I could not camp along this route, and believed I would need every moment of daylight to get me back to my car. I seriously considered leaving my direction when I had been unable to find marking tape or evidence of an old trail for a significant amount of time. I could have dropped down the steep slope to the right (north) and eventually would have reached the access road I used to reach the trailhead.  I did not because going that way seriously risked an even worse outcome.  And by the time I was about 3 miles from the car the trail was generally easier to find, and by the last mile, there were even recent cuts to downed trees, indicating someone was trying to maintain it.  For this reason, I am not writing the National Forest and asking them to take the trail off of their maps.  Maybe it will get better sometime.  But there were no campsites along the way.
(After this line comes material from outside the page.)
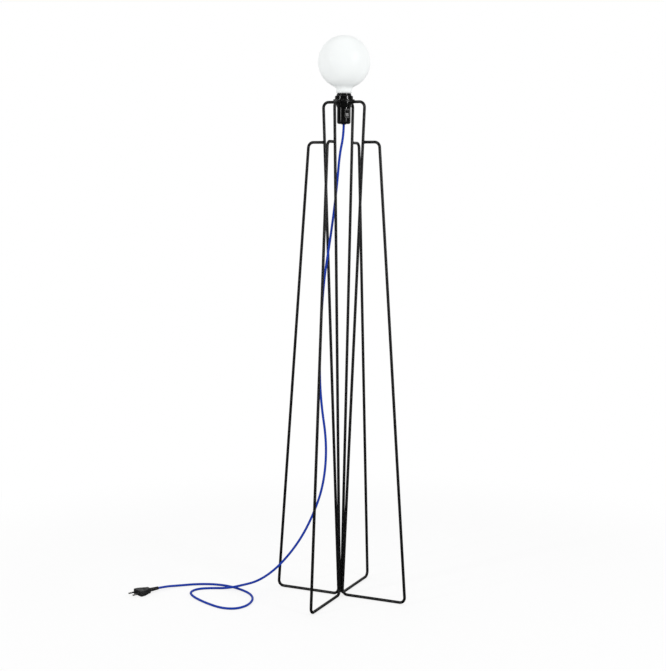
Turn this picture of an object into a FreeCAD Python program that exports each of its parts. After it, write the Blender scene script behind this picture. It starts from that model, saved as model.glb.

I made it back to the car at 7:51PM, over 13 hours after I had started hiking and needing 6:51 to hike the final 9+ trail miles. (My GPS records the final segment at 11.7 miles, while maps say it should be 7 miles.) I set a record for the most time on the trail in one day, though I've hiked much further in less time on another hike.  I returned to a full parking lot, and everybody else parked in a different direction than my car - making me look like the jerk taking up too much space! I sat on the back bumper of my car and threw up.  I had to stop the car on the way back to Marlinton (no way I was camping) to throw up several more times.  A cheap motel was a wonderful gift to myself.
Sunday morning at the Marlinton Motel.
The My Trails overlay really saved my hide!  I thanked the guy who compiles the data with a donation and an explanation, and I have sent him several tracks of Virginia trails that need updating.  I highly recommend this overlay, in conjunction with a Garmin handheld GPS.

Based on my experience here, I would recommend stopping at the Forest Service's Cranberry Mountain Nature Center, and inquiring about the condition of the trails.  Be prepared to take an alternate route!  This is a beautiful area, but it is also very unforgiving.